REQUIREMENT -
Everything in the listing below from the line containing "const coat = new THREE.Group();" through the line containing "cad_parts[node].hide_render = cad_parts[node].hide_viewport" should be repeated exactly; leave out every other line.

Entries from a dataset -
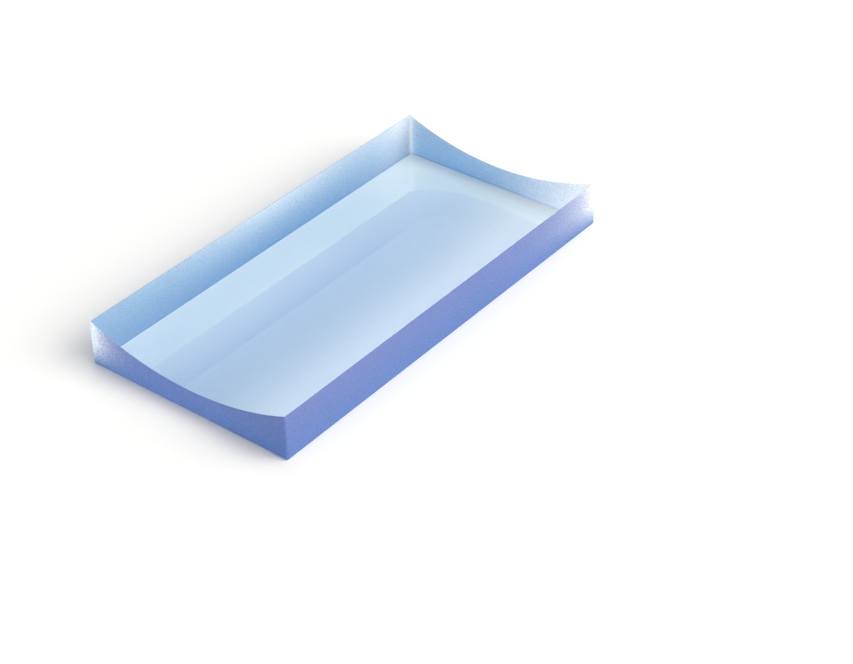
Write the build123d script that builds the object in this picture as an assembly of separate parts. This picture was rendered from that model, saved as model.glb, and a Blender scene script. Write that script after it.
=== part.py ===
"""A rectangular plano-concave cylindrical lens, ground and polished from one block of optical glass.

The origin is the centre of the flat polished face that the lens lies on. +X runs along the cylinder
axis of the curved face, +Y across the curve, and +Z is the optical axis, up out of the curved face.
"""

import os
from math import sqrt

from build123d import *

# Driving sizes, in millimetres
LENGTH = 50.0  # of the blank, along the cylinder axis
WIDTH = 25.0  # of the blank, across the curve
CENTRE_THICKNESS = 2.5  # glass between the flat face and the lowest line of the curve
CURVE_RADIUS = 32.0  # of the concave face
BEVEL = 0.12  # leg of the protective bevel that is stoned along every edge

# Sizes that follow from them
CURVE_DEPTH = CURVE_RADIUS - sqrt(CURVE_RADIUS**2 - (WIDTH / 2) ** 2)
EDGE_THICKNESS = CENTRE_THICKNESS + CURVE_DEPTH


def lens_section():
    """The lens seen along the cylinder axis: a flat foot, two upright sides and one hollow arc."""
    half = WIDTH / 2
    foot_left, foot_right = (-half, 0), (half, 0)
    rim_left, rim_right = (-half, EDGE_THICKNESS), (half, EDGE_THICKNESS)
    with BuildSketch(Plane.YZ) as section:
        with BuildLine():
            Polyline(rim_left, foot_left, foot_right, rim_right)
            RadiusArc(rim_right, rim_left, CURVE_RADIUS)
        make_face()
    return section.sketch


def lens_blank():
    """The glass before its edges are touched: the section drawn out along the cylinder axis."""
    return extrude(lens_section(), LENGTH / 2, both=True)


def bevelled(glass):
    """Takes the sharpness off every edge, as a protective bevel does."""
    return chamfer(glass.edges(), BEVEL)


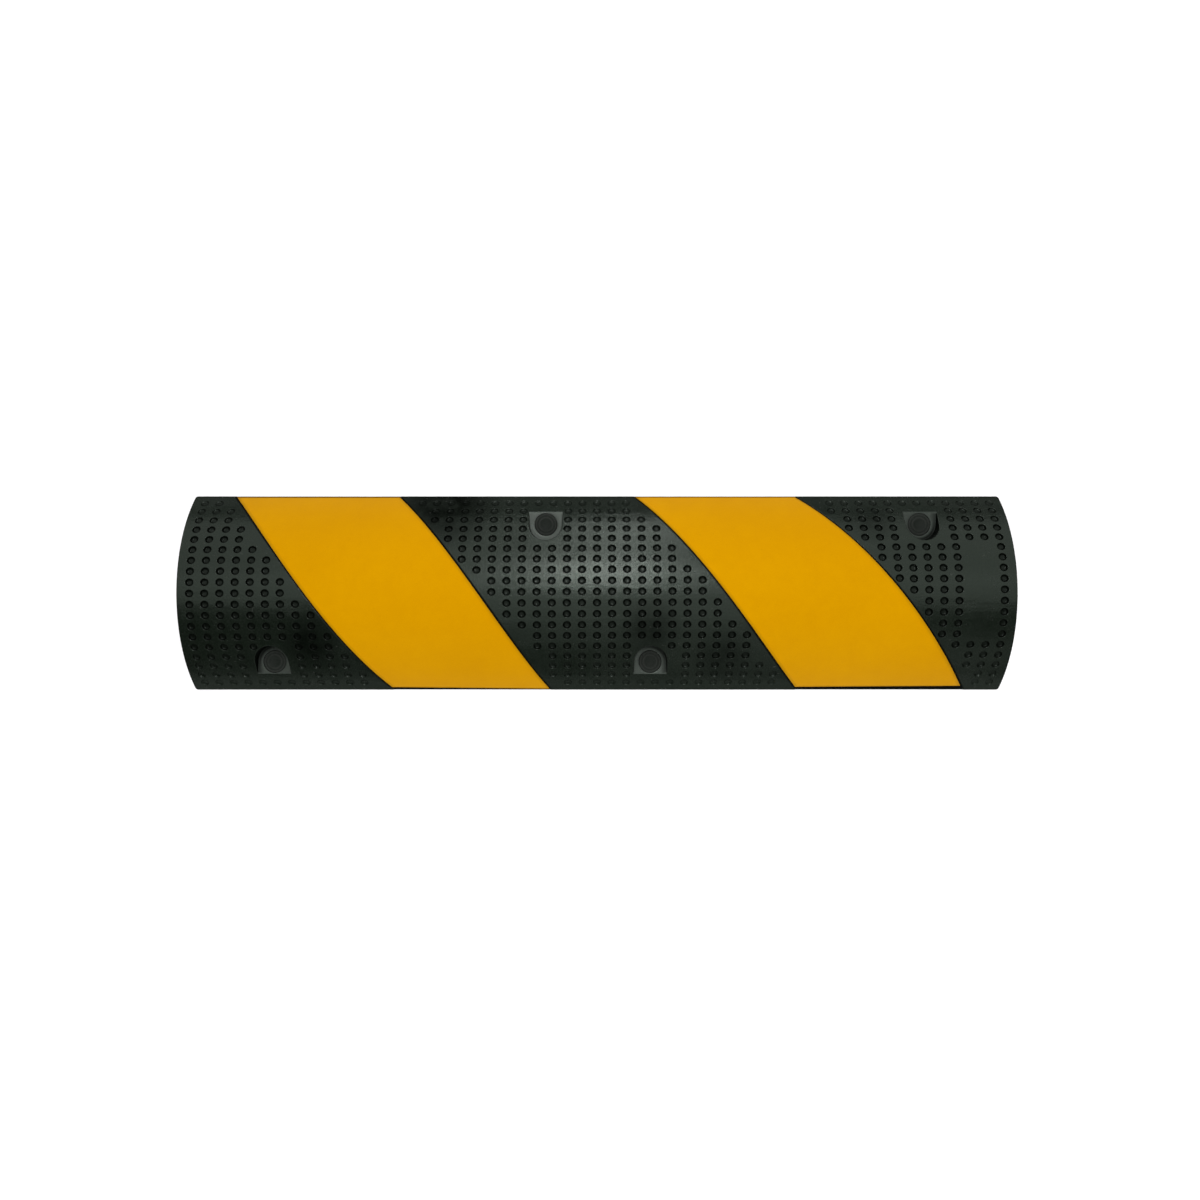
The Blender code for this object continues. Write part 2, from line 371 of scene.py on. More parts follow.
---
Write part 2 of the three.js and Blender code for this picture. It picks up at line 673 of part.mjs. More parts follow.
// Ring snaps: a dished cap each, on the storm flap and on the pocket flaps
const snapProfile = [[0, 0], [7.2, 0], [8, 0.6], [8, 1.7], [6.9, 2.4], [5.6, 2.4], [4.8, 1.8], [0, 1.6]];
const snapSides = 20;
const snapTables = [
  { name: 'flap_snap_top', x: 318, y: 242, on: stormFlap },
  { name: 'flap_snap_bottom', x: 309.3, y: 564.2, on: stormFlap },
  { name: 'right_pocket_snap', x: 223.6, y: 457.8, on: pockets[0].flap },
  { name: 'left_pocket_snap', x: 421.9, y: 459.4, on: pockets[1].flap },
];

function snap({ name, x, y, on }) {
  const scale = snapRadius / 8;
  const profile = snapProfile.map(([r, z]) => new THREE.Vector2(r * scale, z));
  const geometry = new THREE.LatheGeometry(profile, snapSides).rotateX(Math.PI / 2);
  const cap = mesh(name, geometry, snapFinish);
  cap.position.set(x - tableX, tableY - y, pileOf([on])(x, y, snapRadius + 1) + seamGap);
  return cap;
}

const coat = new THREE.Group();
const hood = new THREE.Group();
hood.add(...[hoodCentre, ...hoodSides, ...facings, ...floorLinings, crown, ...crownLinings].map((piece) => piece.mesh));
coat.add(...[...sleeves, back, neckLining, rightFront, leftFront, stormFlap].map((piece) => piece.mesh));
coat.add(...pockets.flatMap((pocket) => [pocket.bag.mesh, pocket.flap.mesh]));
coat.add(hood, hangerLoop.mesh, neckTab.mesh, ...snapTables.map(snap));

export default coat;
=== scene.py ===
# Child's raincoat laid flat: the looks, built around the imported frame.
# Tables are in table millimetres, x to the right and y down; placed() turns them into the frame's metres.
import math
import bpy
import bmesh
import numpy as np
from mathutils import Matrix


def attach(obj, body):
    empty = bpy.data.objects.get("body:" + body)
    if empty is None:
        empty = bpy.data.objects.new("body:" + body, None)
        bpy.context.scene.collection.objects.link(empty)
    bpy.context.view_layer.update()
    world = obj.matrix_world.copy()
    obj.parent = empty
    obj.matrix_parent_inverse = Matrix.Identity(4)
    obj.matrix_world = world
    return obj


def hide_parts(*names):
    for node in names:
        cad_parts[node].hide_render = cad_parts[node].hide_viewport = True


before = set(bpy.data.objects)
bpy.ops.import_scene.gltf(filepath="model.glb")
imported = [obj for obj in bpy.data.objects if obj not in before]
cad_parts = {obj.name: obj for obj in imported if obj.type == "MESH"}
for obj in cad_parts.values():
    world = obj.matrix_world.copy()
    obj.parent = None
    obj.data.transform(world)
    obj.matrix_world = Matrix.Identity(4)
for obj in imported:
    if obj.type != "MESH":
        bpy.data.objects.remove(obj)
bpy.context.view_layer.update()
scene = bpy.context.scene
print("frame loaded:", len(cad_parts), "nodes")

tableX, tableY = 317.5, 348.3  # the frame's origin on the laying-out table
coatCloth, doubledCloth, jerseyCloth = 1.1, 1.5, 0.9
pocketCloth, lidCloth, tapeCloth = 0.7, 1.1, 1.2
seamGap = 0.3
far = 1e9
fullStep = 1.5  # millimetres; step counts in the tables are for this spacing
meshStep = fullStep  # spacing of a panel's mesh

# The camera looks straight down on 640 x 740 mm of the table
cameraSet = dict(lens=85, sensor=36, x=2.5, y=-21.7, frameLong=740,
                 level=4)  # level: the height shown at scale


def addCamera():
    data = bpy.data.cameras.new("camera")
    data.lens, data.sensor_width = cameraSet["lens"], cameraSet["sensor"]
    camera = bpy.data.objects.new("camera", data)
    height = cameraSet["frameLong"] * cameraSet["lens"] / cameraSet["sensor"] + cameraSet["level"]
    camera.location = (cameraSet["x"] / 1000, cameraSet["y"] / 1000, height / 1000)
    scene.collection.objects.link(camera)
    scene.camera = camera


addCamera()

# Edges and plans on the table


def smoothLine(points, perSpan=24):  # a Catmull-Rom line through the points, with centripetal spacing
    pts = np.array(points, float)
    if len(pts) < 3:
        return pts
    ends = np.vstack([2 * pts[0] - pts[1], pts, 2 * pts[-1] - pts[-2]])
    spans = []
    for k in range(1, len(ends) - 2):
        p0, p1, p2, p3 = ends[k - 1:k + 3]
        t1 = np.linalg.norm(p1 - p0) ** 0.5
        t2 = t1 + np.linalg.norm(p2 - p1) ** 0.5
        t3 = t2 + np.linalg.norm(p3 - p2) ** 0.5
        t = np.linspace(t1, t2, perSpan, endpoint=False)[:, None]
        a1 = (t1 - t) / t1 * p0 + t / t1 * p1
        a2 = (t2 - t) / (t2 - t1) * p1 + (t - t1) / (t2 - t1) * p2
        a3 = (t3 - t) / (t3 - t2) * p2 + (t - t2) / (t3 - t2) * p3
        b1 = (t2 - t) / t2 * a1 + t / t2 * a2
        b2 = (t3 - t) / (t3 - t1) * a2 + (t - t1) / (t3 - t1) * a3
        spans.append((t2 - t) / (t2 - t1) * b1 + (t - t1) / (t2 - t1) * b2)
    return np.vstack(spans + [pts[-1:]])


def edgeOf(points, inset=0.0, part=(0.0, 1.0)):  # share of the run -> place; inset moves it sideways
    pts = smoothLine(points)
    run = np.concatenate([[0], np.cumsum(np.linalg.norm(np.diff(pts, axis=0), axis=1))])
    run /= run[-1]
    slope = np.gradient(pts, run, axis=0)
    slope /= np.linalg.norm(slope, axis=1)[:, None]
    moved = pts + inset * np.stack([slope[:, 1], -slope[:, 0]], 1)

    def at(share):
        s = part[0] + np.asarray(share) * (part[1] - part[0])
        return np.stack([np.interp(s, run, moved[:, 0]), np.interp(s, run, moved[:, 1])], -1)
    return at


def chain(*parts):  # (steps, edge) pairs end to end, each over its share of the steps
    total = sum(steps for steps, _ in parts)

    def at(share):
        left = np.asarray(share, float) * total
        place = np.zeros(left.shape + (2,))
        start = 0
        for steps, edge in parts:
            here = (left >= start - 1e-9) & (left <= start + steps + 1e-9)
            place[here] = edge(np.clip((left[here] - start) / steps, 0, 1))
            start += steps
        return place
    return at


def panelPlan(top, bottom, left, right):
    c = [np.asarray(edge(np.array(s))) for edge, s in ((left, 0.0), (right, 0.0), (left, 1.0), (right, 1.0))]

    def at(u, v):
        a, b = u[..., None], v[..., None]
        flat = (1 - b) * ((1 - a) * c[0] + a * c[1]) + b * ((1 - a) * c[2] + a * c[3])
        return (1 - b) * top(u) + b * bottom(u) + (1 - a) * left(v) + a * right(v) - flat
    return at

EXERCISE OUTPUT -
const coat = new THREE.Group();
const hood = new THREE.Group();
hood.add(...[hoodCentre, ...hoodSides, ...facings, ...floorLinings, crown, ...crownLinings].map((piece) => piece.mesh));
coat.add(...[...sleeves, back, neckLining, rightFront, leftFront, stormFlap].map((piece) => piece.mesh));
coat.add(...pockets.flatMap((pocket) => [pocket.bag.mesh, pocket.flap.mesh]));
coat.add(hood, hangerLoop.mesh, neckTab.mesh, ...snapTables.map(snap));

export default coat;
=== scene.py ===
# Child's raincoat laid flat: the looks, built around the imported frame.
# Tables are in table millimetres, x to the right and y down; placed() turns them into the frame's metres.
import math
import bpy
import bmesh
import numpy as np
from mathutils import Matrix


def attach(obj, body):
    empty = bpy.data.objects.get("body:" + body)
    if empty is None:
        empty = bpy.data.objects.new("body:" + body, None)
        bpy.context.scene.collection.objects.link(empty)
    bpy.context.view_layer.update()
    world = obj.matrix_world.copy()
    obj.parent = empty
    obj.matrix_parent_inverse = Matrix.Identity(4)
    obj.matrix_world = world
    return obj


def hide_parts(*names):
    for node in names:
        cad_parts[node].hide_render = cad_parts[node].hide_viewport = True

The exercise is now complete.